A Cape Town-based lobby group formed by expatriate Zimbabweans, Passop (People Against Suffering, Suppression, Oppression and Poverty), has launched a campaign to force Old Mutual to withdraw its investment. In a statement this week, Passop said that as the second-largest shareholder in Zimbabwe Newspapers, the company is ”guilty of directly supporting the Mugabe regime”.
”While the international community, appalled by the actions of the Zanu-PF leadership, imposes sanctions on Zimbabwe, your company’s investment is essentially arming Mugabe’s propaganda machine — the equivalent of loading bullets in the guns that kill oppositional voices,” it said.
It warned that if the company maintained its investment, it would embark on protests and engage policyholders.

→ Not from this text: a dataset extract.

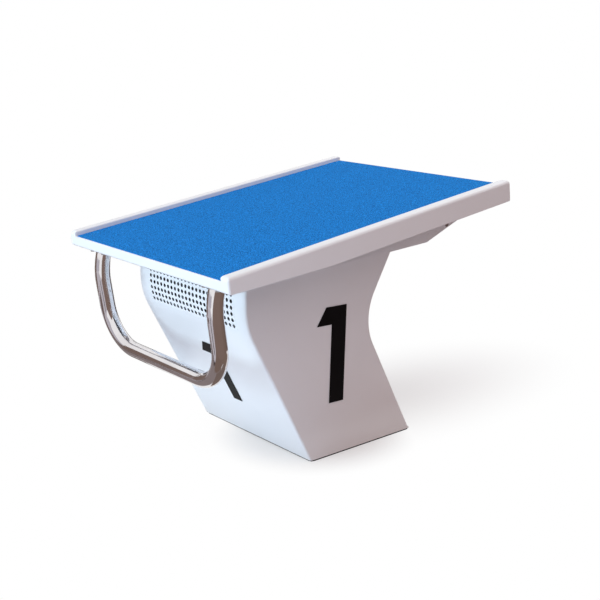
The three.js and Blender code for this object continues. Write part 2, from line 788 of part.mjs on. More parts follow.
// The middle of the side frame at a share of its height
function framePlace(share) {
  const z = THREE.MathUtils.lerp(frameFoot, frameHead, share);
  return [(lineAt(frameLines.front, z) + lineAt(frameLines.rear, z)) / 2, z];
}

function sideFrame(side) {
  const reach = (near, far) => [side * near, side * far].sort((a, b) => a - b);
  const outline = [...frameLines.front, ...[...frameLines.rear].reverse()];
  const wide = acrossX(outline, ...reach(frameHalf - frameFlangeWidth, frameHalf));
  const web = acrossX(outline, ...reach(frameHalf - frameThickness, frameHalf));
  const footBand = box(-deckHalf, deckHalf, -deckLength, deckLength, frameFoot, frameFoot + frameThickness);
  const headBand = aboveJoint(seatGap + frameThickness);
  const belowFoot = box(-deckHalf, deckHalf, -deckLength, deckLength, -deckLength, frameFoot);
  const folded = join(web, common(wide, footBand), common(wide, headBand));
  const windows = lighteningHeightShares.map((share) => rod(lighteningDiameter, -overrun, overrun, ringSides)
    .rotateY(quarterTurn).translate(side * frameHalf, ...framePlace(share)));
  const headBores = frameBoltPlaces.map(([x, y]) => onJoint(boreFor(saddleBolt, -overrun, overrun), x, y));
  const footBores = anchorPlaces.map(([x, y]) => placed(boreFor(anchorBolt, -overrun, overrun), x, y, frameFoot));
  return cut(folded, belowFoot, aboveJoint(seatGap), together(windows), together(headBores),
    together(footBores));
}

function frameTie() {
  const half = frameHalf - frameThickness - seatGap;
  return new THREE.CylinderGeometry(tieDiameter / 2, tieDiameter / 2, 2 * half, ringSides)
    .rotateZ(quarterTurn);
}

// A bolt down through the pan and the flange that it clamps
function downwardBolt(size, flangeThickness) {
  return bolt(size, cradlePlate + flangeThickness + 3 * seatGap + size.nut + size.shank / 4);
}

// Foot

function baseSeal() {
  const sheet = upZ(roundedRectangle(pedestalHalf - sealInset, footFront + sealInset, footRear - sealInset,
    shellEdgeRadius, smallCornerSteps), 0, sealThickness);
  return cut(sheet, together(anchorPlaces.map(([x, y]) => placed(
    boreFor(anchorBolt, -overrun, overrun), x, y, 0))));
}

function basePlate() {
  const frontWall = offsetLine(frontLine, shellWall);
  const rearWall = offsetLine(rearLine, -shellWall);
  const fromY = lineAt(frontWall, basePlateFoot) + basePlateClearance;
  const toY = lineAt(rearWall, basePlateTop) - basePlateClearance;
  const half = pedestalHalf - shellWall - basePlateClearance;
  const sheet = upZ(roundedRectangle(half, fromY, toY, shellEdgeRadius, smallCornerSteps),
    basePlateFoot, basePlateTop);
  return cut(sheet, together(anchorPlaces.map(([x, y]) => placed(
    boreFor(anchorBolt, -overrun, overrun), x, y, basePlateFoot))));
}

function anchorStud() {
  return rod(anchorBolt.shank, seatGap, anchorStudRise);
}

function anchorNut() {
  const { flange, flangeThickness } = anchorBolt;
  return cut(join(hexagon(anchorBolt.flats, 0, anchorBolt.nut), rod(flange, 0, flangeThickness, ringSides)),
    rod(anchorBolt.shank + 2 * seatGap, -overrun, overrun + anchorBolt.nut));
}

// Race number, standing on y = 0 of its own face, which looks along z
function raceNumber(height) {
  return extruded(digitShares.map(([x, y]) => [x * height, y * height]), digitThickness);
}

// Finishes

const gelcoat = { color: 0xf1f4f6, roughness: 0.35, metalness: 0 };
const whitePaint = { color: 0xeceeef, roughness: 0.45, metalness: 0 };
const blueGrit = { color: 0x2a83d3, roughness: 0.95, metalness: 0 };
const polishedSteel = { color: 0xd6d4d0, roughness: 0.12, metalness: 1 };
const plainSteel = { color: 0xb6b8ba, roughness: 0.4, metalness: 1 };
const galvanised = { color: 0xa4a9ac, roughness: 0.55, metalness: 1 };
const blackRubber = { color: 0x1d1d1e, roughness: 0.85, metalness: 0 };
const blackVinyl = { color: 0x17181c, roughness: 0.6, metalness: 0 };
const sealedBoard = { color: 0xd9dbd6, roughness: 0.7, metalness: 0 };

function piece(name, geometry, finish) {
  const mesh = new THREE.Mesh(geometry, new THREE.MeshStandardMaterial(finish));
  mesh.name = name;
  return mesh;
}

// Copies of one piece, numbered from 1, each at a place [x, y, z]
function copies(name, geometry, finish, places, tilt = 0) {
  return places.map(([x, y, z], i) => {
    const copy = piece(`${name}_${i + 1}`, geometry, finish);
    copy.position.set(x, y, z);
    copy.rotation.x = tilt;
    return copy;
  });
}

// Places on the pan's joint, at a level square to its underside
function jointPlaces(places, level) {
  const back = level * Math.sin(cradleEdgeSlope);
  return places.map(([x, y]) => [x, y - back, panUnderside(y) + level * Math.cos(cradleEdgeSlope)]);
}

// Assembly

const deck = new THREE.Group();
deck.position.set(0, -deckFrontReach, deckFrontHeight);
deck.rotation.x = deckSlope;
deck.add(
  piece('deck_tray', deckTray(), gelcoat),
  piece('anti_slip_mat', antiSlipMat(), blueGrit),
  piece('core_board', coreBoard(), sealedBoard),
  piece('grab_plate_left', grabPlate(-1), polishedSteel),
  piece('grab_plate_right', grabPlate(1), polishedSteel),
  ...copies('deck_bolt', upwardBolt(cradlePlate), plainSteel,
    cheekBoltPlaces.map(([x, run]) => [x, run, coreSeat - cradlePlate - seatGap])),
  ...copies('grab_plate_bolt', upwardBolt(grabPlateThickness), plainSteel,
    grabBoltPlaces.map(([x, run]) => [x, run, grabPlateUnderside - seatGap])),
);

const cradle = new THREE.Group();
cradle.add(
  piece('cradle_cheek_left', cradleCheek(-1), whitePaint),
  piece('cradle_cheek_right', cradleCheek(1), whitePaint),
  piece('cradle_pan', cradlePan(), whitePaint),
  piece('cradle_front', crossPlate(cradleFrontY, panUnderside(cradleFrontY)), whitePaint),
  piece('cradle_rib_front', cradleRib(ribOpeningShares[0]), whitePaint),
  piece('cradle_rib_rear', cradleRib(ribOpeningShares[1]), whitePaint),
);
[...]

In a written response to the Mail & Guardian this week, Old Mutual said that its investment dated back to the pre-independence era and that the newspapers in question — which include The Herald and The Chronicle — ”are just one asset in the Zimpapers group out of a number of assets, which represents our exposure to print, media and publishing.
”This investment is held on behalf of our policyholders and therefore this is a portfolio investment,” it said. ”We do not influence or involve ourselves in their editorial policy.”
The company said it would continue to hold the investment ”for as long as it continues to make investment sense for our policyholders”.
The 22% stake Old Mutual holds in Zimpapers is valued at $1,2-million (almost R9-million).
The insurance giant indicated in 2005 it was prepared to sell its stake after the investment was raised by board members of its R37-billion takeover target, Swedish savings group Skandia. The Skandia board members charged that Old Mutual’s interest made the insurer and financial services group ”an unsuitable partner”.
Having operated in Zimbabwe for more than a century, Old Mutual is a dominant force in the Zimbabwean economy. Apart from running the country’s largest life insurance business — it is said to have more than 400000 policyholders and pension fund members — it is the largest institutional investor on the Zimbabwe stock exchange, where it holds a broad portfolio of investments ranging from construction to retail and financial services. The company is also the largest owner of commercial property in the country.
Despite continuing pressure on foreign companies from the anti-Mugabe lobby to end cooperation with the Zimbabwe government, most foreign investors are staying put.